▸ **AIM**
Which lines come from the start of the records through the line that holds "return Matrix.Rotation(math.radians(degrees), 4, axis)"? Write them out word for word.

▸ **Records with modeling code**
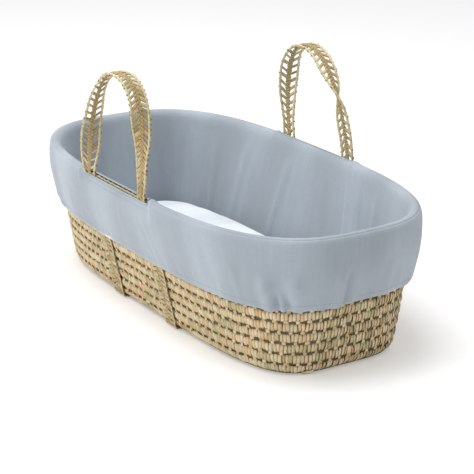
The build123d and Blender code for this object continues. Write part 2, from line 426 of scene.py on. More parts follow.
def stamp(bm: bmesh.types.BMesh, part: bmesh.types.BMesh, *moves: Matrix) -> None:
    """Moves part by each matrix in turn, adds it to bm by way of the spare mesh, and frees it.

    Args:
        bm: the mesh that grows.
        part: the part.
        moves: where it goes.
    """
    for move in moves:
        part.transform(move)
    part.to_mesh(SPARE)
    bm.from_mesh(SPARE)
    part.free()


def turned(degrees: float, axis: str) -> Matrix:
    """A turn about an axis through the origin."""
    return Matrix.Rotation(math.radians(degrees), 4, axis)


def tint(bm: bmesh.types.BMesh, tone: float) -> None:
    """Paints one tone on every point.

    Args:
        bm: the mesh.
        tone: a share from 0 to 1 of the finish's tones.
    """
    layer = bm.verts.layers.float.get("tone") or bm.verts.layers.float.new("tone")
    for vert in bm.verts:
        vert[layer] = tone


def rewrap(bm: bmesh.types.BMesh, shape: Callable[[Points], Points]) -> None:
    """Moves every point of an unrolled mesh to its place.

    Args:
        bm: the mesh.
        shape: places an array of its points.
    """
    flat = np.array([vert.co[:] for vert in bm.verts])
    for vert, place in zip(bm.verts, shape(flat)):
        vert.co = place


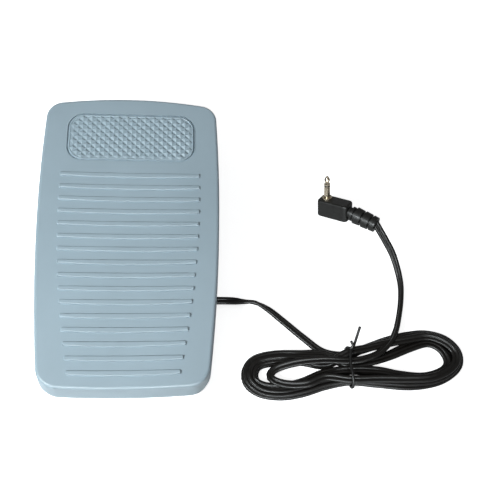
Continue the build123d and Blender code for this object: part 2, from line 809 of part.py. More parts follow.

▸ **EXERCISE SOLUTION**
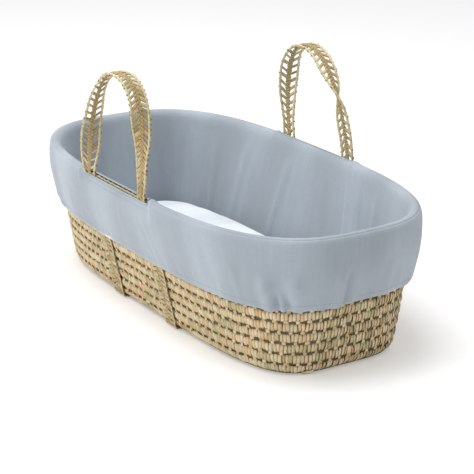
The build123d and Blender code for this object continues. Write part 2, from line 426 of scene.py on. More parts follow.
def stamp(bm: bmesh.types.BMesh, part: bmesh.types.BMesh, *moves: Matrix) -> None:
    """Moves part by each matrix in turn, adds it to bm by way of the spare mesh, and frees it.

    Args:
        bm: the mesh that grows.
        part: the part.
        moves: where it goes.
    """
    for move in moves:
        part.transform(move)
    part.to_mesh(SPARE)
    bm.from_mesh(SPARE)
    part.free()


def turned(degrees: float, axis: str) -> Matrix:
    """A turn about an axis through the origin."""
    return Matrix.Rotation(math.radians(degrees), 4, axis)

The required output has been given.